On Christmas Day a man rang the doorbell of a house in the suburbs, pushed his way in, and started shooting the occupants with the pistol he was carrying. Come Boxing Day, the District Attorney Anthony Fraser (Michael Biehn) is investigating as the killer is still on the loose, and as he surveys the bloody scene in the house he knows he must seek the death penalty, even though from the facts he is gathering about the case it is clear the murderer is insane. You don't mutilate corpses and drink their blood if you're a well-balanced individual, but Fraser must find a way of ensuring the criminal never strikes again...
Director William Friedkin did not have the best decade in the nineteen-eighties, and Rampage was one of those casualties which joined the ranks of his luckless movies that had started this era with Cruising. This one arrived after his only hit of this ten year stretch, To Live and Die in L.A., and was barely released before legal complications saw to it that American audiences were not to see it till the nineties - it had been largely ignored in Europe five years before. It wasn't because of the quality of the work which scuppered it, though once it became a little more widely distributed it might as well have been, for here was what would happen if your maverick cop goes gunning for wily psycho flick would look like without the maverick cop.
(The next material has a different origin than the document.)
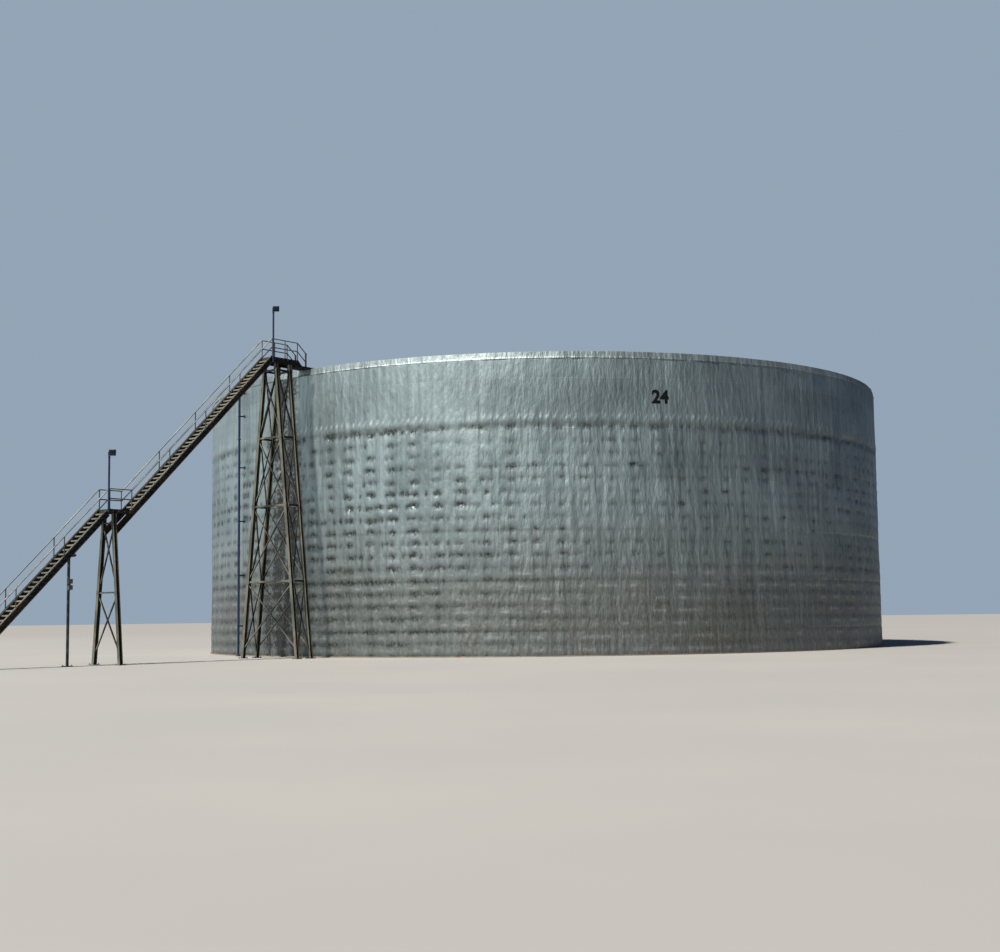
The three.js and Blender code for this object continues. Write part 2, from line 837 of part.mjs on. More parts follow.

What was more offputting was that Friedkin, who wrote the script, evidently intended this to be taken very seriously indeed, when it was actually one step away from pulp or trash, as only his sober, some would say tedious, approach was the main indication that we were being presented with the argument that the insanity defence in murder trials should be abolished. Rendering this even less appetising, if that were possible, was that it was based on a real case, one of those lurid murder sprees which are thankfully rare, but inspiration for the least pleasing side of the thriller business. Certainly this gained fresh respectability once the crime novel trade really took off, but its origins were not exactly respectable.
Much as Rampage was delivered as a level headed examination which could not resist tipping over into cheap thrills, which allowed its legal concerns to flounder. The psycho was played by Alex McArthur, then best known as Madonna's boyfriend in her Papa Don't Preach video of the year before, and he was undoubtedly committed to portraying the world's least wanted Christmas dinner guest, yet remained too much of a cartoon to be wholly convincing. To add to that unbelievability, his defence team are so set on proving him incapable that they persuade the psychiatric assistance to alter the evidence to show that he was more out of it than he actually was, making any reasonable argument against the death penalty appear crazy and conniving in itself.
Friedkin had obviously seen Michael Mann's Manhunter, for every so often there were arty interludes where, for example, the killer was seen bathing in blood as a tiger prowled in the background, which was ridiculous when essentially this turned out to be a courtroom drama with a social agenda. And that agenda was movies like this didn't need do-gooder D.A.s changing their minds and pursuing executions, but someone like Charles Bronson to produce a great big weapon and start blowing the nasty men away: its sincerity was on crumbling foundations as it invented scenarios where bloodthirsty slaughterers of decent families would be up for release in a matter of four years after they had been convicted, no matter how ghastly their crimes. This was scaremongering pure and simple, no help to a valid discussion, and loading the dice in favour of bringing out the worst in everybody. Gimmicks like a minute of silence in court to contemplate the deaths were no help either. Music by Ennio Morricone.
American writer/director who has struggled throughout his career to escape the legacy of two of his earliest films. Debuted in 1967 with the Sonny & Cher flick Good Times, but it was the gripping French Connection (1971) and phenomenonally popular The Exorcist (1973) that made Friedkin's name and influenced a whole decade of police and horror films. Since then, some of Friedkin's films have been pretty good (Sorcerer, the controversial Cruising, To Live and Die in L.A., Blue Chips, Bug, Killer Joe), but many more (The Guardian, Jade, Rules of Engagement) have shown little of the director's undoubtable talent.